EXERCISE BRIEF - Among the entries below, please repeat exactly and only the lines from the line containing "The Blender code" to the line containing "surrounding: float = 0.75", both lines included.

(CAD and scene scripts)
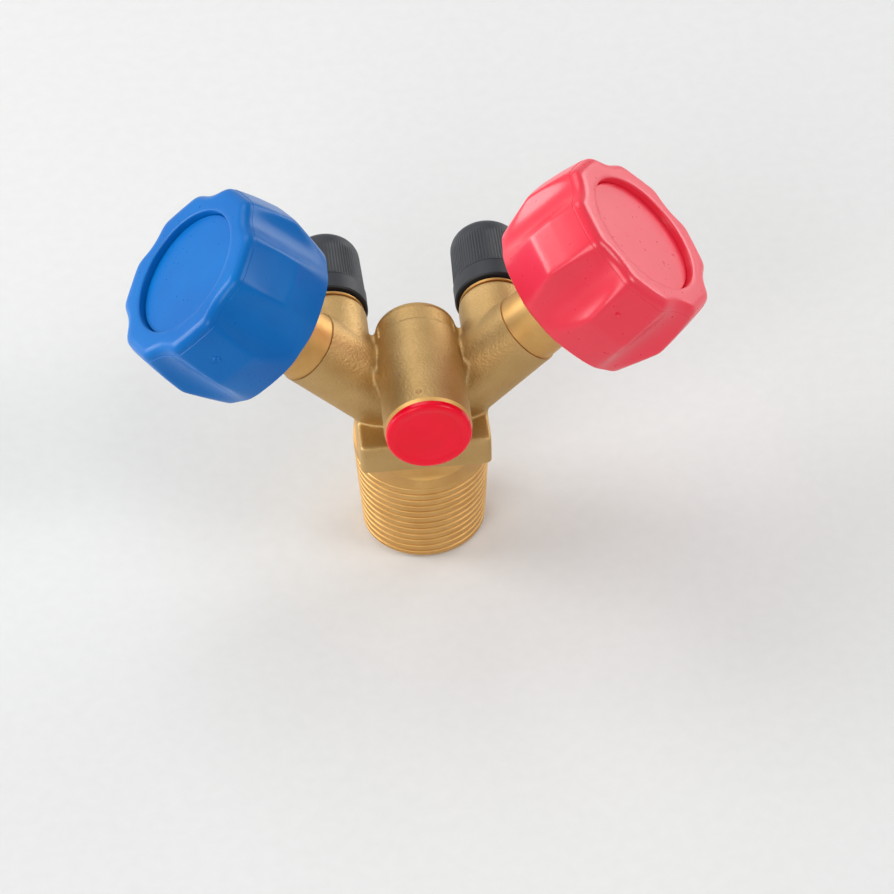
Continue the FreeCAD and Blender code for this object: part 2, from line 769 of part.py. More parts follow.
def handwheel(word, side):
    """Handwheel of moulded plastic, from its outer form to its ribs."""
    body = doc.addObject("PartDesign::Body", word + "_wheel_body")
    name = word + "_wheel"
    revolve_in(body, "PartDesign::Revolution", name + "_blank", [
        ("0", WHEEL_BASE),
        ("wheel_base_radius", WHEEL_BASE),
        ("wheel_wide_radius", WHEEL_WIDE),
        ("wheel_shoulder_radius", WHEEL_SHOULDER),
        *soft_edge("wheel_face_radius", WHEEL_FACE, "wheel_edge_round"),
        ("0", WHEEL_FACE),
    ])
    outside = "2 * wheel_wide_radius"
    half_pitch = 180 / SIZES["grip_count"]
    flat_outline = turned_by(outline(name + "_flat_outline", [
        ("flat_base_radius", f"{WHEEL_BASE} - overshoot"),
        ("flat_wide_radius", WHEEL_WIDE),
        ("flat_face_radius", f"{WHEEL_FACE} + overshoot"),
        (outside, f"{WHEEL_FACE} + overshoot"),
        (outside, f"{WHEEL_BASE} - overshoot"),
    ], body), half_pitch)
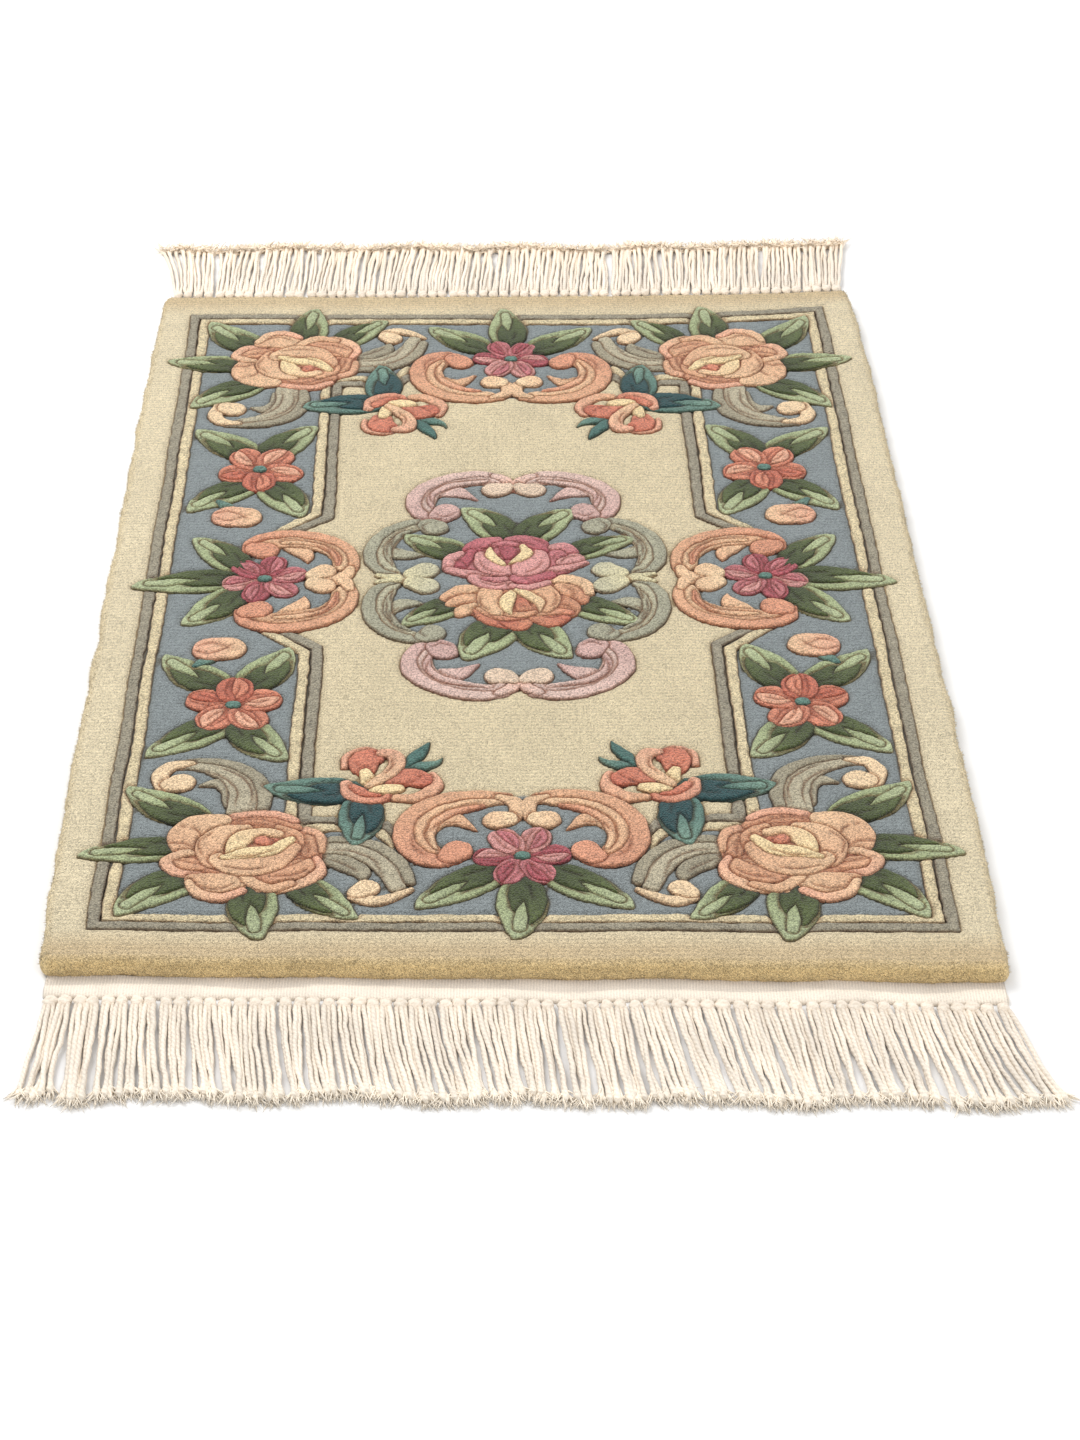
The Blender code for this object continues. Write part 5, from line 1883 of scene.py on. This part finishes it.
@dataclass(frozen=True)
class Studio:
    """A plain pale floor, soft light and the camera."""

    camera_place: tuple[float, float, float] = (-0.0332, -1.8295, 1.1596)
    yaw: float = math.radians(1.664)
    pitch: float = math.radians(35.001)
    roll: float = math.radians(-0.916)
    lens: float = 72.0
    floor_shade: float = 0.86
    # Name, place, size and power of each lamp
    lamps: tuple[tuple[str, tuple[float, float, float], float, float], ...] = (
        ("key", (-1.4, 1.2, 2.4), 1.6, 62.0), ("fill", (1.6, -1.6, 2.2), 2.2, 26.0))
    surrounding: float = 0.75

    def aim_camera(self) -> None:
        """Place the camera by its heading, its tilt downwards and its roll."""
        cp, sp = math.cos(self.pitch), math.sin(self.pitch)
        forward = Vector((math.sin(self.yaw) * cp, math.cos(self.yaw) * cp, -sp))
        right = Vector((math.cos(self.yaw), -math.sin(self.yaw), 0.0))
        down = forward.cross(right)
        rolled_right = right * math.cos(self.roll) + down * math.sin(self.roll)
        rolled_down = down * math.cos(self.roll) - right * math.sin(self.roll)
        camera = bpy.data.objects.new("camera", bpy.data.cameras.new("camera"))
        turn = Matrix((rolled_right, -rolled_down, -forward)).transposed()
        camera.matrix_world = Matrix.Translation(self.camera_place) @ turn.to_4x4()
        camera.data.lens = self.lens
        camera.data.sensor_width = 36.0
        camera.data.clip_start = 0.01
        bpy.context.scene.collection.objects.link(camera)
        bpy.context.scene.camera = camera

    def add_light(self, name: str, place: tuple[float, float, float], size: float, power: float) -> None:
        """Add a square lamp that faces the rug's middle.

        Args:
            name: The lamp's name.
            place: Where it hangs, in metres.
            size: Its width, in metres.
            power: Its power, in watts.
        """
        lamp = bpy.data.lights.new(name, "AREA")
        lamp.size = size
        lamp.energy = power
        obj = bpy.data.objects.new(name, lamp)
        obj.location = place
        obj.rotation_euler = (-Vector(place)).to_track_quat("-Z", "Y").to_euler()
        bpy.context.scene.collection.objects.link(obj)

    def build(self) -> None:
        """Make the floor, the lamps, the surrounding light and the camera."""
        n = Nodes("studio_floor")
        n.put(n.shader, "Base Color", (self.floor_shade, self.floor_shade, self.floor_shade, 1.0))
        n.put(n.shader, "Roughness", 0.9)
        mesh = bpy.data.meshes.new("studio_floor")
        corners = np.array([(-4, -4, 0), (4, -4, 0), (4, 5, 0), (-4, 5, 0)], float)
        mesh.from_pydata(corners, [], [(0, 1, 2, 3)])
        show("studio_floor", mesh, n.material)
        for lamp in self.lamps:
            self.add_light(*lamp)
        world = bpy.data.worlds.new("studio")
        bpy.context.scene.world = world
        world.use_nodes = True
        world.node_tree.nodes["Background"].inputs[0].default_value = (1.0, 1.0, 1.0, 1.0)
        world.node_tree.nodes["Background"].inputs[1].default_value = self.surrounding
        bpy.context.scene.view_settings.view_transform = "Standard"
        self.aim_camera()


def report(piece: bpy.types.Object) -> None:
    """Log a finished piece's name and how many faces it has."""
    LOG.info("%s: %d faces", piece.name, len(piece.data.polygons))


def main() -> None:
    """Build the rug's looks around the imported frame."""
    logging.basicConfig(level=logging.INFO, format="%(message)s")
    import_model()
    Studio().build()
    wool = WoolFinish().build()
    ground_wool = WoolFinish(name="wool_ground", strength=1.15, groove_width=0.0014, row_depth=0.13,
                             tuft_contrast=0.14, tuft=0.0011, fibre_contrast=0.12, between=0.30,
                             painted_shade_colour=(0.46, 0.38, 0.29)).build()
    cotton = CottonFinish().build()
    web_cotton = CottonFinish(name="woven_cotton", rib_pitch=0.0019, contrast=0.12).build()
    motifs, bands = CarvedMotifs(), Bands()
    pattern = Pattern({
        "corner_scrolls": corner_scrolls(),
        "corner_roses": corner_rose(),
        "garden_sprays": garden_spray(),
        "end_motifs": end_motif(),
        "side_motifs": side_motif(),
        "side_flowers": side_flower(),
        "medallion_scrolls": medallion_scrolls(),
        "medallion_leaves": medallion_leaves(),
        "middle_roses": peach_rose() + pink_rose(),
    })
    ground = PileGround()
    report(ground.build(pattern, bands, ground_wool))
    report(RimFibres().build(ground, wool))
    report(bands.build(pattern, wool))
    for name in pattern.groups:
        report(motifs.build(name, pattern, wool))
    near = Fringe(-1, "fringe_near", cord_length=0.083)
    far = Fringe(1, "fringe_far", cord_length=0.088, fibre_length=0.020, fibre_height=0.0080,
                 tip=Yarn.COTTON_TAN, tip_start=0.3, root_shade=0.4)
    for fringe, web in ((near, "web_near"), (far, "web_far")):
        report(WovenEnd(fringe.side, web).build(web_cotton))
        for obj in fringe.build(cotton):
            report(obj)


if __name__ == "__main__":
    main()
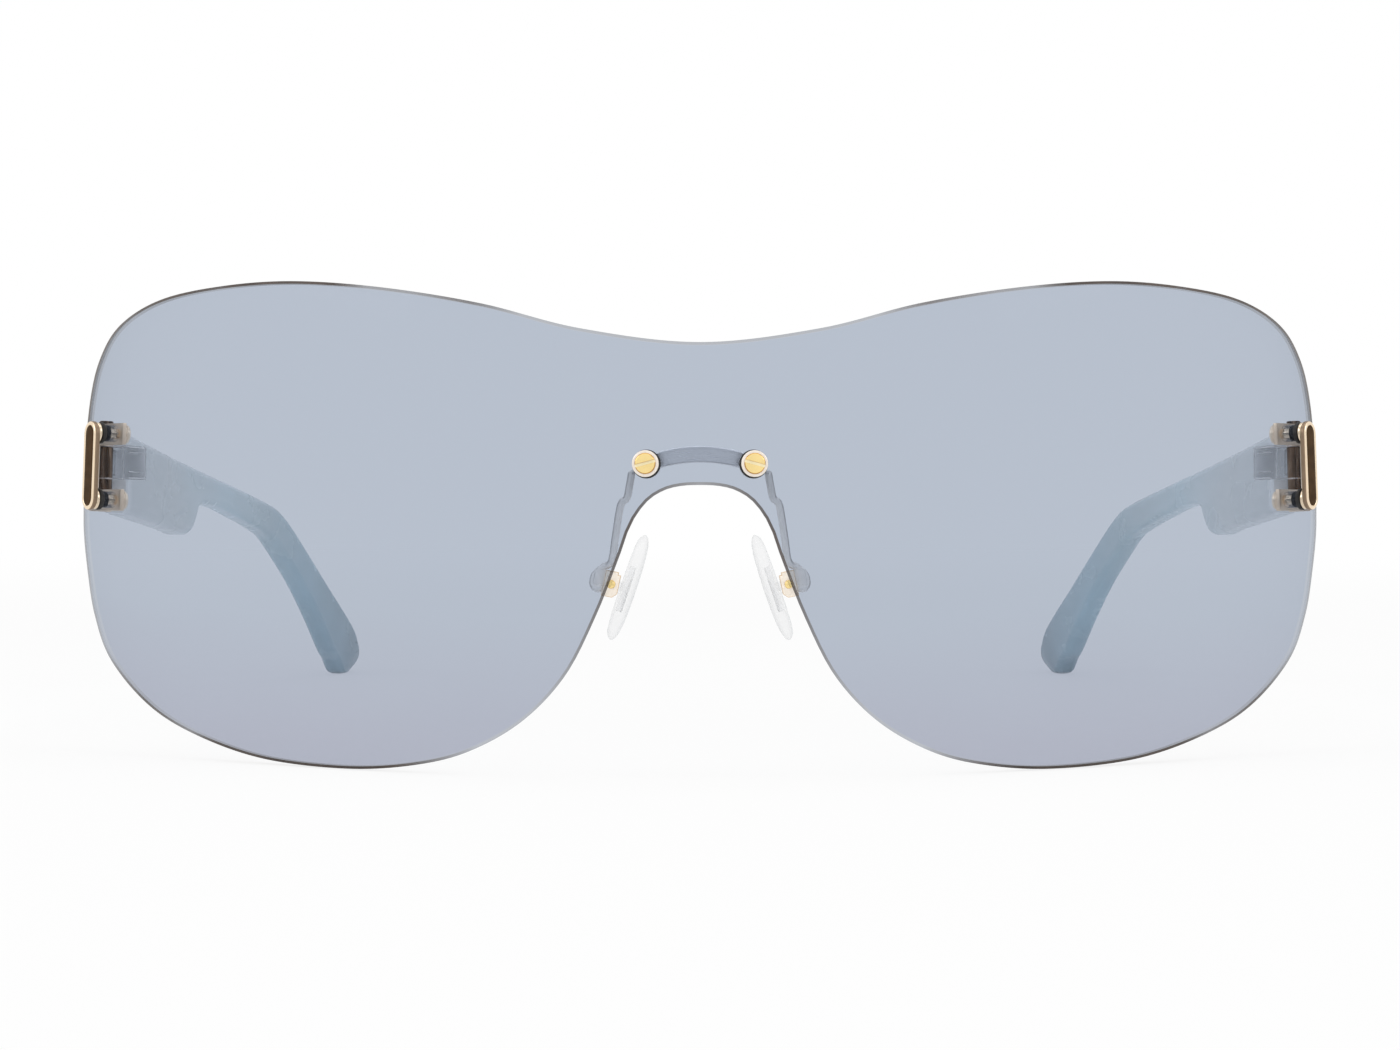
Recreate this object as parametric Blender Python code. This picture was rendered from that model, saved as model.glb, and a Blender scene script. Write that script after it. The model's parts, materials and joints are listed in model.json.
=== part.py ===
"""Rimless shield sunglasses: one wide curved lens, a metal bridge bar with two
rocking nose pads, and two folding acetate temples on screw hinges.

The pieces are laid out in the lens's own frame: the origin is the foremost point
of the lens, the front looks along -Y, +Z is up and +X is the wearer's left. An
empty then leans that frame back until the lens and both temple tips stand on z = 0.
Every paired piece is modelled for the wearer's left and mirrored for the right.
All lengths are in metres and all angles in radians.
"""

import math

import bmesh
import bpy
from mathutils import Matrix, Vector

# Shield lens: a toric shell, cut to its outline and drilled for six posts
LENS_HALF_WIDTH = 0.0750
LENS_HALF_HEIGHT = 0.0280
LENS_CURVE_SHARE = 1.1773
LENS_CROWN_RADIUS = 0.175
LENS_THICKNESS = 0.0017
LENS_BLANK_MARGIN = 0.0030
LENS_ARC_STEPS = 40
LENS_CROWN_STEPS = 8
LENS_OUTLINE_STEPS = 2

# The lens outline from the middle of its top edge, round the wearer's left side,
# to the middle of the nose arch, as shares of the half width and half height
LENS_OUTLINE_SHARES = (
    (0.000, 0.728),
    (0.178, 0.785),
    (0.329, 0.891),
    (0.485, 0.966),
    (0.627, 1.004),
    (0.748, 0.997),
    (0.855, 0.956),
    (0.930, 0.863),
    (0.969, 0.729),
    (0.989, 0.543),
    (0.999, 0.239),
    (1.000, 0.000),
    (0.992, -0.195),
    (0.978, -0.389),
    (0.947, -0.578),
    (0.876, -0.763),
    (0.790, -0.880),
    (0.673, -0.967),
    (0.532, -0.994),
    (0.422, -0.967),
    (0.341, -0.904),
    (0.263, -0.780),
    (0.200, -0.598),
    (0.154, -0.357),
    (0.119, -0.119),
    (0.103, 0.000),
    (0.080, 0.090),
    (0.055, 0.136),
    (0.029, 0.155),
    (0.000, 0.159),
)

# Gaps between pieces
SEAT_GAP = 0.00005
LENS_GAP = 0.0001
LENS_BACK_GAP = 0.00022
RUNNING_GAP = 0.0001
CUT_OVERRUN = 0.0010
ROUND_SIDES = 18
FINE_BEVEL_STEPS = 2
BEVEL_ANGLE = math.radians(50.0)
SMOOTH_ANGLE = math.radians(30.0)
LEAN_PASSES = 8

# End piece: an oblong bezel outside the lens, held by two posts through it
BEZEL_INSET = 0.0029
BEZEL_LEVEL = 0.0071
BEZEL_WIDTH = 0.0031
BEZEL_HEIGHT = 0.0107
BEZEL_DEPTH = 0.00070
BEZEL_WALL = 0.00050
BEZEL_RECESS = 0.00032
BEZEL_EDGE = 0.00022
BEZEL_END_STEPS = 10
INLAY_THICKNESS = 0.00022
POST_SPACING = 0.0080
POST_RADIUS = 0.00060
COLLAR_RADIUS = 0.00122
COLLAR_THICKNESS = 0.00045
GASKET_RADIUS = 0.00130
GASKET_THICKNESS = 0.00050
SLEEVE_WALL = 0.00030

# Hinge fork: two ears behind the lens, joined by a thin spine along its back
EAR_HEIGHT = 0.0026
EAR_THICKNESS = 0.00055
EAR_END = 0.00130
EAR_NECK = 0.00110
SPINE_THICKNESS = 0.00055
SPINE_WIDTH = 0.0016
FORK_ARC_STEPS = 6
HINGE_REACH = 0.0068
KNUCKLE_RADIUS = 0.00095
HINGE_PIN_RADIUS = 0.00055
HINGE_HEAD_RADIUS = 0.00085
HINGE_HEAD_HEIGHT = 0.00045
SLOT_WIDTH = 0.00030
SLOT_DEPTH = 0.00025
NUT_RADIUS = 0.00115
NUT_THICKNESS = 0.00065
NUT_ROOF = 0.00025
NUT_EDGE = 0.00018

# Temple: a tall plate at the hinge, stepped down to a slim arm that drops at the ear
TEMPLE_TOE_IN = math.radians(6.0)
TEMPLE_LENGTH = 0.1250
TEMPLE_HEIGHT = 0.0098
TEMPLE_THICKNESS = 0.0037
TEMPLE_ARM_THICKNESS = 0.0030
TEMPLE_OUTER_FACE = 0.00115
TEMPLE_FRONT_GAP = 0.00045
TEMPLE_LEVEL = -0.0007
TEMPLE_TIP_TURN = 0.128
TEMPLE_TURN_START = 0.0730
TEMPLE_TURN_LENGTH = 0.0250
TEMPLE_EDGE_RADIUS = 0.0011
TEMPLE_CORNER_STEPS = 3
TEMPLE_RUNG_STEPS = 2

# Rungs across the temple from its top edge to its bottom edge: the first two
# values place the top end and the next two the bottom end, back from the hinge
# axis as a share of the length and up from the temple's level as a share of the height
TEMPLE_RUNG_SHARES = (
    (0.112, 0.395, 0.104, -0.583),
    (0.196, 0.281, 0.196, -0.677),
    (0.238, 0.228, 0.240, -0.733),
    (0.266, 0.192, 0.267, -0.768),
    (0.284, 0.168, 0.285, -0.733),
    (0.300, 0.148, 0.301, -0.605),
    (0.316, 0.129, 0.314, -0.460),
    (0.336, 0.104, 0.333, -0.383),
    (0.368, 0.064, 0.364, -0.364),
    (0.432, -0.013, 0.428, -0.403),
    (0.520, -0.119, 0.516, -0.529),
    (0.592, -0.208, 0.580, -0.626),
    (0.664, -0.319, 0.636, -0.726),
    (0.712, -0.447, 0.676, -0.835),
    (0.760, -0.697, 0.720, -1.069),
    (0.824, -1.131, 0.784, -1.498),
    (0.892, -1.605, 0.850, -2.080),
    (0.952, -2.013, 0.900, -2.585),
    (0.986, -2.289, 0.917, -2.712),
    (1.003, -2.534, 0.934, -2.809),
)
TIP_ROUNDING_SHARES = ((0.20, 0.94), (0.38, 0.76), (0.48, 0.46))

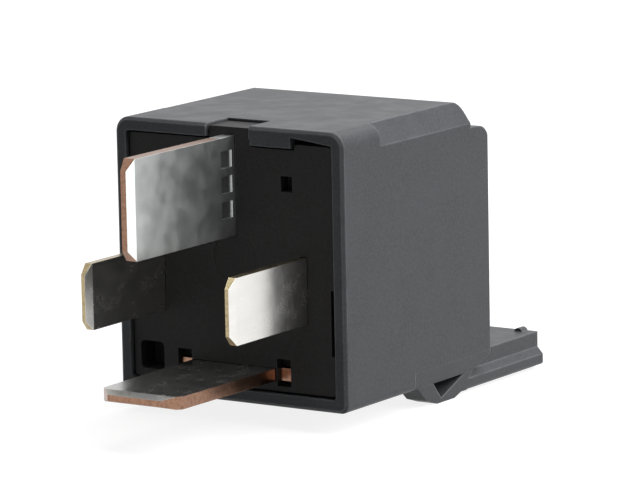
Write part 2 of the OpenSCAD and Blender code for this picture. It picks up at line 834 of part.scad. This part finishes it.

EXERCISE OUTPUT -
The Blender code for this object continues. Write part 5, from line 1883 of scene.py on. This part finishes it.
@dataclass(frozen=True)
class Studio:
    """A plain pale floor, soft light and the camera."""

    camera_place: tuple[float, float, float] = (-0.0332, -1.8295, 1.1596)
    yaw: float = math.radians(1.664)
    pitch: float = math.radians(35.001)
    roll: float = math.radians(-0.916)
    lens: float = 72.0
    floor_shade: float = 0.86
    # Name, place, size and power of each lamp
    lamps: tuple[tuple[str, tuple[float, float, float], float, float], ...] = (
        ("key", (-1.4, 1.2, 2.4), 1.6, 62.0), ("fill", (1.6, -1.6, 2.2), 2.2, 26.0))
    surrounding: float = 0.75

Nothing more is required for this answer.